The browser doesn't validate the content and neither knows nor cares if it would. It does something called doctype sniffing to choose whether it goes into one of a few different modes based entirely on the declaration (or lack of the same) at the top of the document.

"However, it is important to realize that the Quirks mode vs. Standards mode is predominantly about CSS layout and parsing—not HTML parsing. Some people misleadingly refer to the Standards mode as “strict parsing mode”, which is misunderstood to imply that browsers enforced HTML syntax rules and that a browser could be used to assess the correctness of markup. This is not the case. The browsers do tag soup fix-ups even when the Standards mode layout is in effect. (In 2000 before Netscape 6 was released, Mozilla actually had parser modes that enforced HTML syntax rules. These modes were incompatible with existing Web content and were abandoned.)"

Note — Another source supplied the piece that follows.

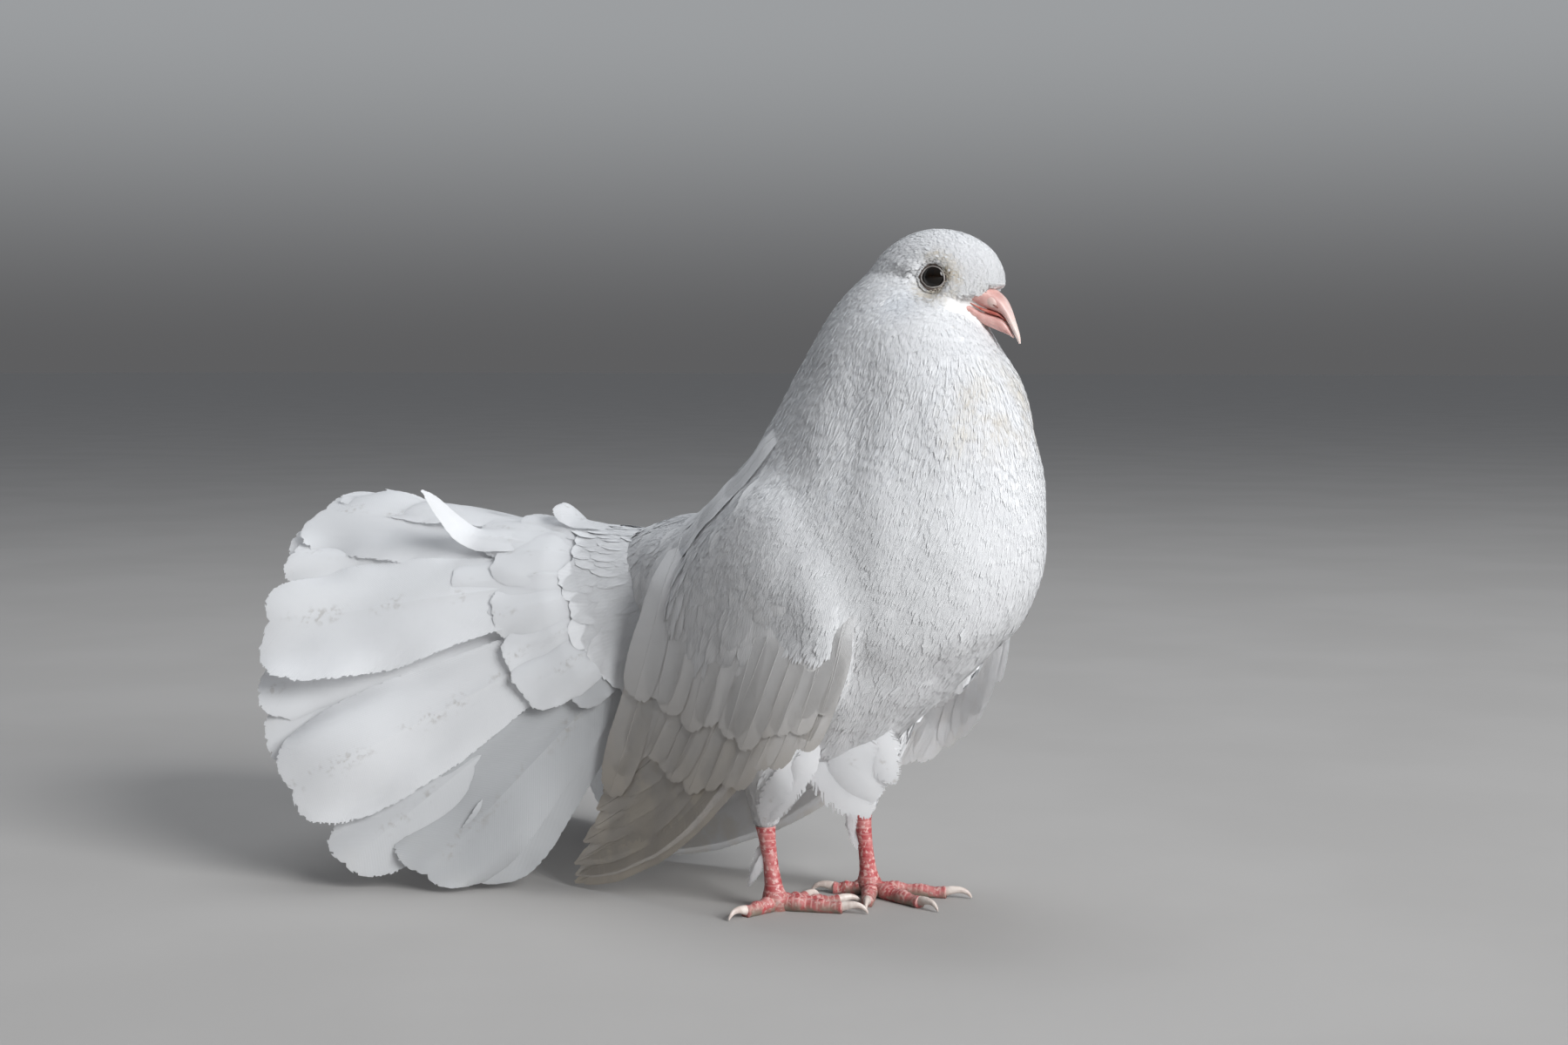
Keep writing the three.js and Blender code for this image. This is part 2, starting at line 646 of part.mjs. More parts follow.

Quoted from (and far more details) here: http://hsivonen.iki.fi/doctype/


Actually there are two different things—the parser and the rendering mode. The choice of the former depends solely on the MIME type—no matter that docypte you use if your page is served with text/html MIME it will be parsed by HTML parser. And keep in mind, that every slash in "/>" is treated as invalid attribute by this parser, so serving your XHTML page as text/html may be not the best idea. BTW, do "view source" of such page in Firefox 3 and you will see all slashes in red.

And if you did happen to server XHTML with proper MIME there could well be the case that your page would take longer to load on Gecko <1.9 — it did not support incremental rendering of XHTML so your document had to be fully loaded before it could be rendered.

HTML engine choses rendering mode (standards, almost standards, quirks) depending on DOCTYPE (for XHTML parser it is always standards mode). HTML engine must be always ready to recover from markup errors (and HTML5 does a good job describing what to do), XHTML parser can just die on the first error it encounters.


Good point, but I'd bet that not displaying a page at all will decrease conversions even further.